I don’t want to be like everybody else — this was the latent content of a dream I had the other night (the manifest content was that I miss my cat and had a room on the top floor of the hostel that I had to climb the stairs to get to). But who is “everybody else”? There were some pretty cool people in St Andrews — I’d like to be like them. But there’s bad, too: one of my theology professors (was it church history? christian ethics? patristics?) was recently accused before a court of law of abusing his wife; the court cleared him. After a ticketed party last fall, several police reports were filed by people who alleged that they had been drugged by the party’s hosts. These are extreme instances, but not outliers.

It’s odd to be back in Scotland again — it feels like a foreign country. I never was from here, even though I lived here a while. The airport hasn’t changed, nor have the trains. The countryside still looks the same, as do the people. But it feels less like home than it used to. As I write this very paragraph I am on the train crossing the Firth of Forth, heading north from Edinburgh to St Andrews. The Scots are a funny people, with terrible haircuts. It feels much less like a “real country” than France does.

I don’t feel any nervousness, but that may change: the familiar place names have a powerful effect on the psyche. And I’m still relatively far off — it’s another hour or so by train, then a bus into town. It isn’t until the last minute that the anticipation becomes unbearable.
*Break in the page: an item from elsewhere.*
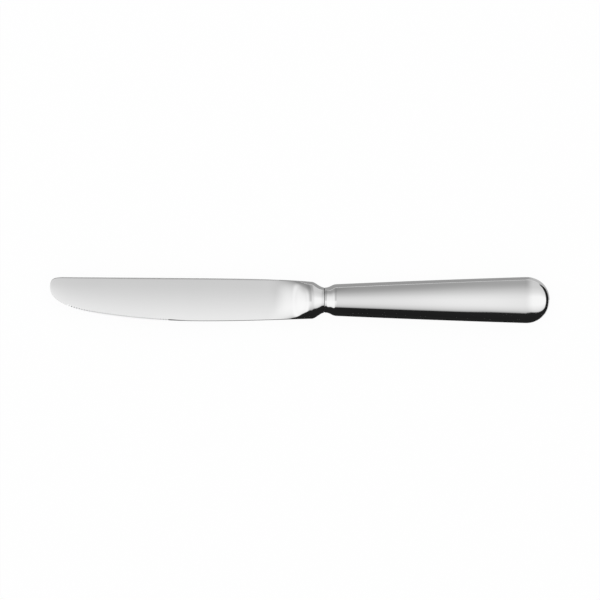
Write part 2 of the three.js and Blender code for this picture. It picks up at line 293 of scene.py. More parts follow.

Time passes, and the names become more familiar: Queensferry, Kirkaldy, Markinch. Someone next to me on the train is wearing a University of St Andrews sweater. The tension mounts.

II

[2022-06-28 Tue]

I graduated from university today. Technically, my degree was “confirmed.” They were very clear about that. But beside the changed word (latin: confirmo and … ?) the ceremony was the same. The chaplin, when I spoke to him, refered to the ceremony as a “ritual.” Last year’s “paucity of quintessential festivities” — the in-person ceremonies were cancelled — only sweetened the eventual celebration.

Last night I went to a party with Ben, who wrote a recommendation for my application to the University of Illinois. I met him for a trivia quiz at the student union’s bar; we didn’t do so well. We went back to his flat, since he was leaving the next day, and I provided moral support for his packing.

The party was at the rugby club house; student DJs played; the sound system was good, as was the music. It ended quickly, but we found out where the party continued: a place called “the rat’s nest.” Some of Ben’s friends were out and we went to meet them at a student pub I used to haunt.

My first year, most of my friends had wednesday off, so we’d get a drink on Tuesdays. Nothing wild, but it was nice to socialize. We’d go to Aikman’s, in St Andrews (I’m not bothering to hide the name).

Aikman’s is on a side street in St Andrews, cutting between South and Market St, the town’s two main active streets; North St is more residential and has more traffic than South and Market Streets. There’s a taxi queue, a kebab takeaway, a neapolitan-style pizza place, and a couple charity shops on the street. The door is narrow, and you have to step up a bit to get in. The tiny six-stair staircase, hardly wider than the ordinary-sized door and carved into the stone building, is the smoking terrace. Posters for local (non-university) events line the walls as you step between the people who are spilling onto the sidewalk.

A narrow junction (the Aikman’s neighbor was originally a greengrocer, and what is now the pub was then the stock rooms) goes left to the groundfloor room or right, down the stairs to the basement bar. The downstairs is cooler and more crowded, the upstairs more conventional and calm. They serve edible but not excellent food; we loved their curly fries. They specialize in European beer.

Ben and I went down to the Aikman’s cellar last night to meet his friends, five in total. They were wrapping up in the pub but were interested in checking out the continued party, especially since it was close by. We went over to the basement apartment, set down and back from the street in a small townhouse towards the golf end of north street. A couple dozen people were there. There was no cover, so we walked right in, though Ben and I had wrist bands from the earlier part of the evening. The music was excellent. I had my earplugs so I was comfortable. We danced another hour.

III

[2022-07-01 Fri]

little man
(in a hurry
full of an
important worry)
halt stop forget relax

wait

(little child
who have tried
who have failed
who have cried)
lie bravely down

sleep

big rain
big snow
big sun
big moon
(enter

us)

— e.e. cummings

I came back to St Andrews as a traveller this week. I haven’t been here since I left last October. What was it about “seeing new sights” and “seeing the same sights with new eyes”? Is that Balzac or Voltaire? St Andrews is the same as it was when I left, though there hasn’t been no change: shops have closed or opened, restaurants have burned up, and construction projects continue. But the pace of change is very slow, and a year isn’t long at all on the scale of centuries.

I came back to St Andrews as a tourist. It’s a place that I know well, but it’s not where I live anymore. It will always be my former home. There’s a certain permanence: I will always have gone here — and a certain transience: I no longer go here. The history of the town recedes from view and I go with it.

The eastern coastline of Fife is beautiful. Little towns perched on the sea. Hills rolling under green. Big blue sky. I saw the sea again and it felt as though I had never left. I walked down to the beach in the evening and it was exactly as it was last summer; I felt like the same person, but more: I (and I don’t know yet in what ways or how) have grown. I see the same things as though for the first time. And I am a guest here.